Extraits musicaux en pages 2,6,7,9
intégrale Gershwin piano enregistrement 1988 par Thierry LAFOSSE
Samedi 9 mai 2020
Nous échangeons avec Thierry nos banques de sons et nos improvisations depuis nos maisons respectives. Nouvelles technologies dédiées, mais aussi une réflexion sur l'improvisation. Le mot de Thierry:
Bonjour Isabelle!
ravi de pouvoir échanger avec toi de si loin en temps réel. Confort et privilège de ces nouvelles consoles"connectées".
Au début des années 80, je fus dans les premiers à me lancer dans la grande aventure de la M.A.O., la musique assistée par ordinateur. Nouvelle liberté pour le compositeur, éditions de séquences, de partitions avec les premiers ordinateurs Mac et Atari Mega (ces derniers équipés de série le la fameuse prise midi, nécessaire au dialogue entre les claviers et le logiciel dédié), Yamaha CX5M, et CMI Fairlight, puis au direct-to-disk avec la numérisation de l'audio. J'ai fait aussi partie des premiers à utiliser Hauptwerk et Grand Orgue et à le faire connaître en France. En ayant à l'esprit qu'un organiste doit absolument garder le contact avec la tribune régulièrement, avec les vraies mécaniques de l'instrument, avec la réverbération naturelle, et avec le souffle dans ses tuyaux.
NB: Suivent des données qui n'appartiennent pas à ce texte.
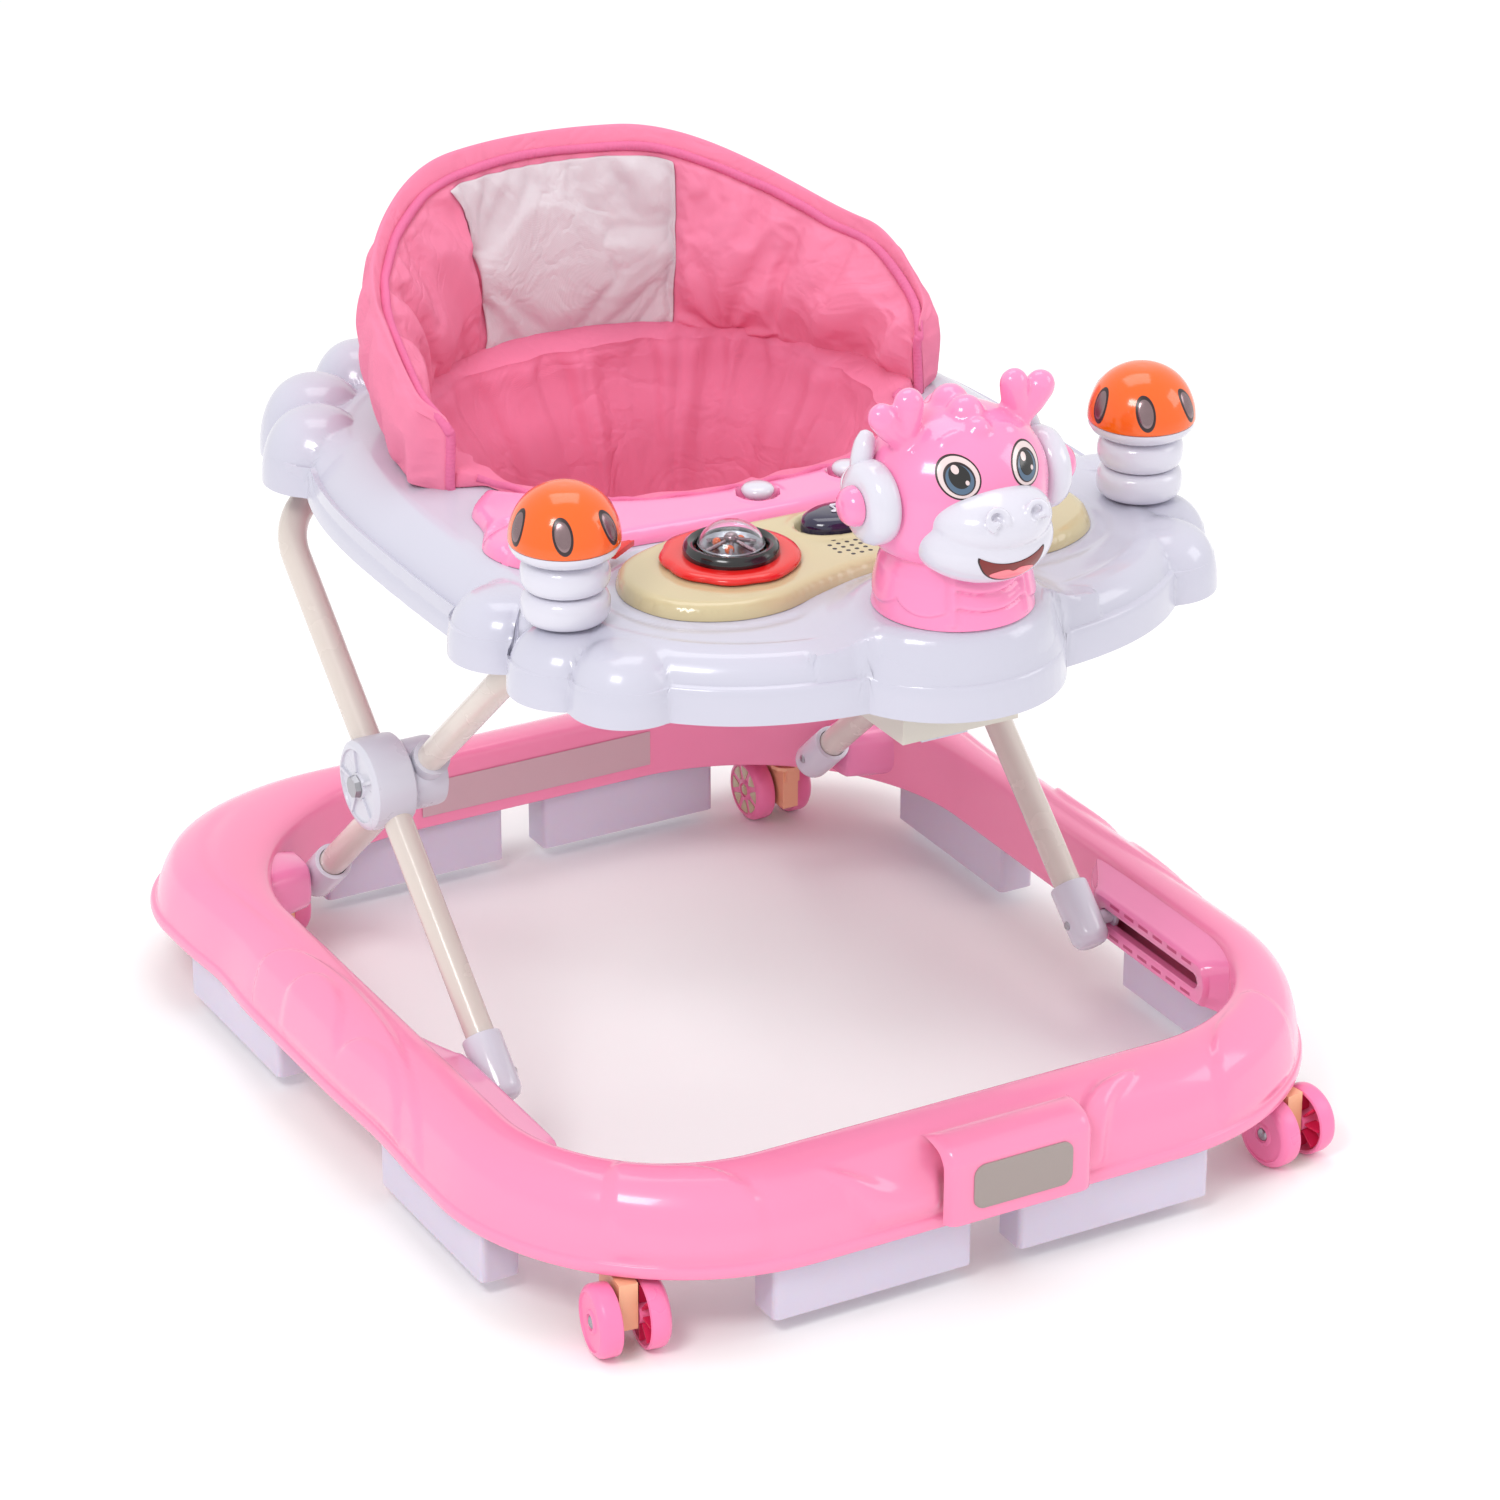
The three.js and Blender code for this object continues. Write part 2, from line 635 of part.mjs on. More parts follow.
// The dragon's arms: a band round the front of the seat hole, with a two-finger paw at each end.
function armBand() {
  const half = [[0, -87], [-60, -83], [-122, -78], [-165, -86], [-190, -76], [-198, -44], [-184, -14],
    [-178, 14], [-158, 36]];
  const edge = [];
  for (let i = 0; i <= 7; i += 1) {
    const angle = Math.PI * (1.13 + 0.37 * i / 7);
    const distance = reach(angle, insideSeatHole) + 5;
    edge.push([distance * Math.cos(angle), TRAY_CENTRE_Y + distance * Math.sin(angle)]);
  }
  const mirror = (points) => points.map(([x, y]) => [-x, y]).reverse();
  const outline = [...half, ...edge, ...mirror(edge).slice(1), ...mirror(half).slice(0, -1)];
  const band = plate(outline.map(([x, y]) => new THREE.Vector2(x, y)), TOY_Z, BAND_TOP_Z, 3);
  const well = () => bar(BAND_BUTTON.r + WELL_GAP, BAND_BUTTON.wellZ, BAND_TOP_Z + 5, 14);
  return cut(band, ...Object.values(BAND_BUTTONS).map(([x, y]) => well().translate(x, y, 0)));
}

add(model, 'arm_band', armBand(), PINK, 0.25);

function domedKey({ r, bottomZ, topZ }, segments) {
  return turned([[0, bottomZ], [r, bottomZ], [r, topZ - 5], [0.72 * r, topZ - 1.3], [0, topZ]], segments);
}

for (const [sideName] of SIDES) {
  const button = domedKey(BAND_BUTTON, 14);
  const mesh = add(model, `band_button_${sideName}`, button, WHITE, 0.25);
  mesh.position.set(...BAND_BUTTONS[sideName], 0);
}

const LAMP = { x: 82, y: -143, discR: 43 };

for (const [sideName, side] of SIDES) {
  const lamp = new THREE.Group();
  lamp.position.set(side * LAMP.x, LAMP.y, PANEL_TOP_Z + GAP);
  model.add(lamp);
  add(lamp, `lamp_disc_${sideName}`, turned([[20, 0], [LAMP.discR, 0], [LAMP.discR - 1, 3.5], [20, 3.5], [20, 0]],
    20), RED, 0.25);
  add(lamp, `lamp_bezel_${sideName}`, turned([[22, 3.8], [29, 3.8], [29.5, 7], [26, 10.5], [22, 9.5], [22, 3.8]],
    16), 0x141416, 0.3);
  const dome = turned([[0, 23], [9.4, 21.4], [16.8, 16], [19.9, 9], [19.9, 3.8], [21.5, 3.8], [21.5, 9],
    [18, 17], [10, 22.8], [0, 24.5]], 12);
  add(lamp, `lamp_dome_${sideName}`, dome, 0xdfe6ee, 0.05);
}

const musicKey = domedKey(MUSIC_KEY, 20).scale(MUSIC_KEY.stretch, 1, 1);
add(model, 'music_key', musicKey, 0x1d1b3c, 0.2).position.set(MUSIC_KEY.x, MUSIC_KEY.y, 0);

// ---- Mushroom toys: two rings and a cap turn on each post ----

function mushroomRing(z) {
  const { postR, ringR, ringH } = MUSHROOM;
  const hole = postR + 0.6;
  return turned([[hole, 0], [22, 0], [ringR - 1, 5], [ringR, ringH / 2], [ringR - 1, ringH - 5], [22, ringH],
    [hole, ringH], [hole, 0]], 12).translate(0, 0, z);
}

for (const [sideName, side] of SIDES) {
  const toy = new THREE.Group();
  toy.position.set(side * MUSHROOM.x, MUSHROOM.y, 0);
  model.add(toy);
  add(toy, `mushroom_ring_lower_${sideName}`, mushroomRing(415.6), WHITE, 0.3);
  add(toy, `mushroom_ring_upper_${sideName}`, mushroomRing(435.6), WHITE, 0.3);
  const rim = turned([[9.6, 455.6], [24, 455.6], [MUSHROOM.capR - 2, 461], [MUSHROOM.capR, 465.5], [9.6, 465.5],
    [9.6, 455.6]], 16);
  add(toy, `mushroom_rim_${sideName}`, rim, WHITE, 0.3);
  const cap = turned([[0, 472], [24, 470], [30, 465.8], [MUSHROOM.capR, 465.8], [33, 481], [25, 493],
    [13, 499.5], [0, 501.5]], 16);
  add(toy, `mushroom_cap_${sideName}`, cap, 0xf07a10, 0.25);
}

// ---- Dragon ----

const dragon = new THREE.Group();
dragon.position.set(0, DRAGON.y, 0);
model.add(dragon);

function neck() {
  const collar = [[0, 426.3], [DRAGON.neckR, 426.3], [49.5, 438], [46, 452], [44, 464], [42, 466]];
  return turned([...collar, [34, 463], [24, 457], [9, 453.5], [9, 470], [0, 470]], 18);
}

add(dragon, 'dragon_neck', neck(), PINK, 0.25);

const HEAD = { rx: 56, ry: 50, rz: 47, z: DRAGON.headZ };

function headBall(grow = 0) {
  return ball(HEAD.rx + grow, HEAD.ry + grow, HEAD.rz + grow, 0, 0, HEAD.z, 14, 9);
}

// Each horn is a stem with a heart-shaped tip.
function horn(side) {
  const stem = bar(6, 0, 26, 6).rotateY(side * rad(25)).translate(side * 26, -4, HEAD.z + 32);
  const tips = [[34, 55, 9.8], [52, 49, 9.8], [41, 44, 10]];
  return [stem, ...tips.map(([x, z, r]) => ball(r, 8, r, side * x, -4, HEAD.z + z, 7, 4))];
}

function dragonHead() {
  const crest = [[0, -34, 36, 11], [0, -17, 46, 12], [0, 0, 49, 11]];
  const lobes = crest.map(([x, y, z, r]) => ball(r, r, r, x, y, HEAD.z + z, 7, 4));
  const solid = join(headBall(), ...horn(-1), ...horn(1), ...lobes);
  return cut(solid, bar(9.6, 440, 471.5, 12), bar(60, 440, 456, 12));
}

add(dragon, 'dragon_head', dragonHead(), PINK, 0.22);

// The chin hangs in front of the neck, and clears it as the head turns.
const muzzle = cut(ball(43, 38, 29, 0, -40, 487, 14, 8), headBall(GAP), bar(52.5, 440, 467.5));
add(dragon, 'dragon_muzzle', muzzle, WHITE, 0.25);

const CUP = { y: 8, z: HEAD.z - 8, r: 26, near: 44, far: 66 };

// Two cups with a short arm above each, joined by a band behind the head.
function headphones() {
  const arch = new THREE.Shape().absarc(0, 0, 66, rad(-5), rad(185)).absarc(0, 0, 60, rad(185), rad(-5), true);
  const band = new THREE.ExtrudeGeometry(arch, { depth: 10, bevelEnabled: false, curveSegments: 8 });
  band.translate(0, CUP.y, CUP.z - 5);
  const cups = SIDES.map(([, side]) => crossBar(CUP.r, side, CUP.near, CUP.far, CUP.y, CUP.z, 14));
  const arms = SIDES.map(([, side]) => (
    bar(6.5, 0, 40, 8).rotateY(side * rad(-26)).translate(side * 60, CUP.y + 5, CUP.z + 12)));
  return cut(join(band, ...cups, ...arms), headBall(GAP));
}

add(dragon, 'dragon_headphones', headphones(), WHITE, 0.25);

for (const [sideName, side] of SIDES) {
  const knob = turned([[0, 0], [13, 0], [13, 5], [9, 13], [0, 15]], 12);
  const mesh = add(dragon, `ear_knob_${sideName}`, knob, PINK, 0.25);
  mesh.position.set(side * (CUP.far + GAP), CUP.y, CUP.z);
  mesh.rotation.y = side * Math.PI / 2;
}

// ---- Seat ----

// The sling hangs in the seat hole. Each pair is the outline's scale and height.
const SLING_OUTSIDE = [[0.3, 240], [0.5, 242], [0.62, 262], [0.74, 340], [0.79, 375], [0.96, 396], [0.965, 413]];
const SLING_WALL = 5;

function slingRing(scale, z, inset) {
  const { halfX, halfY, y, power } = SEAT_HOLE;
  const STEPS = 20;
  return Array.from({ length: STEPS }, (_, i) => {
    const angle = 2 * Math.PI * i / STEPS;
    const [c, s] = [Math.cos(angle), Math.sin(angle)];
    const part = (value, half) => Math.sign(value) * Math.abs(value) ** (2 / power) * (half * scale - inset);
    return vec(part(c, halfX), y + part(s, halfY), z);
  });
}

function sling() {
  const outside = SLING_OUTSIDE.map(([scale, z]) => slingRing(scale, z, 0));
  const inside = SLING_OUTSIDE.map(([scale, z], i) => {
    const rise = i < 3 ? SLING_WALL : 0;
    return slingRing(scale, z + rise, SLING_WALL);
  });
  const shell = skin([...outside, ...inside.reverse()], true);
  const legHoles = SIDES.map(([, side]) => bar(31, 200, 290, 14).translate(side * 42, 74, 0));
  return cut(shell, ...legHoles);
}

add(model, 'seat_sling', sling(), 0xef6f9e, 0.8);

// The padded wall round the seat's back: highest behind the child, and falling steeply at each end.
function backHeight(angle) {
  const turn = Math.abs(angle);
  const shoulder = THREE.MathUtils.smoothstep(turn, 20, 80);
  const end = THREE.MathUtils.smoothstep(turn, 78, SEAT.halfAngle + 12);
  return 556 - 46 * shoulder - 62 * end;
}

function backSection(angle) {
  const top = backHeight(angle);
  const middle = (DECK_Z + top) / 2;
  const profile = [
    [SEAT.innerR, TOY_Z], [SEAT.outerR, TOY_Z], [SEAT.outerR + 8, middle], [SEAT.flareR, top - 10],
    [SEAT.flareR - 8, top], [SEAT.flareR - 20, top - 4], [SEAT.innerR + 4, middle],
  ];
  const [c, s] = [Math.cos(rad(angle)), Math.sin(rad(angle))];
  return profile.map(([r, z]) => vec(r * s, SEAT.y + r * c, z));
}

function seatBack() {
  const STEPS = 20;
  const sections = Array.from({ length: STEPS + 1 }, (_, i) => (
    backSection(SEAT.halfAngle * (2 * i / STEPS - 1))));
  return skin(sections, true);
}

add(model, 'seat_back', seatBack(), 0xf57fae, 0.8);

export default model;
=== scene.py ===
"""Folding baby walker: the looks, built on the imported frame.

Lengths are in millimetres and angles in degrees, unless a comment says otherwise.
"""

import math

import bmesh
import bpy
import numpy as np
from mathutils import Matrix, Vector, geometry
from mathutils.bvhtree import BVHTree


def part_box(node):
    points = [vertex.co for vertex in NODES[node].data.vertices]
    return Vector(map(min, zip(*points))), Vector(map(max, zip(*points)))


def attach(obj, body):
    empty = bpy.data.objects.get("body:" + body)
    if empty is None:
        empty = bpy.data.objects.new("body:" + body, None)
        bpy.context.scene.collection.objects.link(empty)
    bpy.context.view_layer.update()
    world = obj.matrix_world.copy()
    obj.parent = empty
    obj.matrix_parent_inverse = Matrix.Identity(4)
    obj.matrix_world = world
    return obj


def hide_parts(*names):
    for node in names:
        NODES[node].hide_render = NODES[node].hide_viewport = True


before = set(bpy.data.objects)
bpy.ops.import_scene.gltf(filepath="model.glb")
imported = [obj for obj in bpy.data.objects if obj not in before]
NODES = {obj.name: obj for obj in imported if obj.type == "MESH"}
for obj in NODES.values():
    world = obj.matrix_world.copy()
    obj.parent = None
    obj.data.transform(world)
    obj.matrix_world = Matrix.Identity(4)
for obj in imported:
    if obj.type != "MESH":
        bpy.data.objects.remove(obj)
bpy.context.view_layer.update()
MM = 0.001
TAU = 2 * math.pi
SIDES = (("left", -1), ("right", 1))


# ---------------------------------------------------------------- numbers

def smooth(low, high, x):
    """0 at low and 1 at high, with an eased step between; low may be the larger."""
    t = np.clip((np.asarray(x, float) - low) / (high - low), 0, 1)
    return t * t * (3 - 2 * t)


def bump(x, centre, width):
    """A bell of height 1 at the centre."""
    return np.exp(-((np.asarray(x, float) - centre) / width) ** 2)


def spline(points, count, closed=False):
    """Catmull-Rom through the points, with count samples."""
    pts = np.asarray(points, float)
    n = len(pts)
    spans = n if closed else n - 1
    t = np.linspace(0, spans, count, endpoint=not closed)
    i = np.minimum(t.astype(int), spans - 1)
    f = (t - i)[:, None]
    if closed:
        a, b, c, d = (pts[(i + k) % n] for k in (-1, 0, 1, 2))
    else:
        a, b, c, d = (pts[np.clip(i + k, 0, n - 1)] for k in (-1, 0, 1, 2))
    square, cube = 2 * a - 5 * b + 4 * c - d, 3 * b - a - 3 * c + d
    return 0.5 * (2 * b + (c - a) * f + square * f ** 2 + cube * f ** 3)


def resample(points, step, closed=True):
    """Points spaced evenly along a polyline."""
    pts = np.asarray(points, float)
    if closed:
        pts = np.vstack([pts, pts[:1]])
    length = np.r_[0, np.cumsum(np.linalg.norm(np.diff(pts, axis=0), axis=1))]
    count = max(8, int(round(length[-1] / step)))
    at = np.linspace(0, length[-1], count, endpoint=not closed)
    return np.stack([np.interp(at, length, pts[:, k]) for k in range(pts.shape[1])], axis=1)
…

L'orgue est l'instrument de l'improvisateur, de par sa grande polyphonie, richesse de registres, et troisième clef "au pied". Deux axes principaux pour construire nos improvisations: la registration et la trame harmonique, très liées évidemment à l'instrument sur lequel tu joues, d'où évidemment l'intérêt de nos nouvelles consoles. Nous pouvons désormais faire résonner sans nous déplacer les jeux de tel ou tel instrument, choisi dans monde entier, avec l'intégralité de ses tuyaux et des paramètres de réverbération de la nef dans laquelle il a été construit. Je ne reviens pas sur les détails de vitesse de processeur et de grande qualité et de nombre d'enceintes nécessaires à la lecture et restitution parfaite des échantillons. Tu l'as très bien expliqué sur ta page:
Tu ne pourrais jamais rivaliser avec les 115 jeux du Cavaillé de Notre Dame sur le Merklin 48 jeux dont tu es co-titulaire à Paris, et tu construis sur ta tribune une structure d'improvisation évidemment adaptée aux jeux de ton instrument, à ses sommiers et à ses capacités d'accouplement. Je citerai encore le petit Gonzalez de l'école ou mon Stolz à tuyaux, qui tiennent évidemment un place folle, et n'ont pas la souplesse de l'échantillon, s'ils ont l'étain, le bois et le vent.
Je suis autant pianiste qu'organiste, et mes activités musicales ne m'ont jamais laissé le temps de me consacrer comme toi à une seule tribune, d'où mon statut d'itinérant, là où on a la gentillesse de m'inviter!
Ces paramètres intégrés, l'architecture d'une belle improvisation sur un orgue repose à mon sens d'une part sur un crecsendo/decrescendo adapté bien sûr à la richesse de son instrument, en partant des jeux de fonds, montre, et anches jusqu'au tonnerre du tutti, tous volets des boites d'expression ouverts. Et c'est en ce sens que jamais un invité ne pourra faire mieux résonner l'orgue que son titulaire, qui le connait parfaitement et fait corps avec lui. Nous nous rappelons tous deux avec émotion les conseils que nous prodiguait avec passion notre maître commun Georges Robert sur les 56 jeux de son Clicquot Merklin de N.D de Versailles...
D'autre part sur la trame harmonique utilisée. Et là, nous ne sommes plus que musiciens créateurs. Plus que les jeunes remplaçants, qui manquent forcément un peu d'expérience, la virtuosité n'est pas tout, je citerai Messiaen à la Trinité, puis Guillou, Cochereau, et son successeur Latry sur nos deux plus grands orgues en France, Saint Eustache et Notre-Dame. La structure est souvent la même, très efficace: elle repose sur une progression sur un mode choisi et défini transposé ou pas, ou bien sur la gamme "par tons" soutenue par un point, puis un staccato de pédale à l'octave. L'opposition des couleurs due à la progression par tons entiers, voire par tierces mineures est saisissante, surtout sur les pleins jeux. Cochereau et Messiaen avaient ouvert la voie, mais Debussy bien avant eux! Mais comme je suis également musicien de jazz, je dirai aussi Coltrane et Hancock, les intervalles démesurés de "Giant Steps" et les accords de dominante quarte suspendue de "Maiden Voyage"...! Rajoutons la virtuosité d'un Latry sur sa console haut de gamme avec des montées foudroyantes au pied sur les jeux par les pistons, et le tour est joué! Et bien joué, ma foi!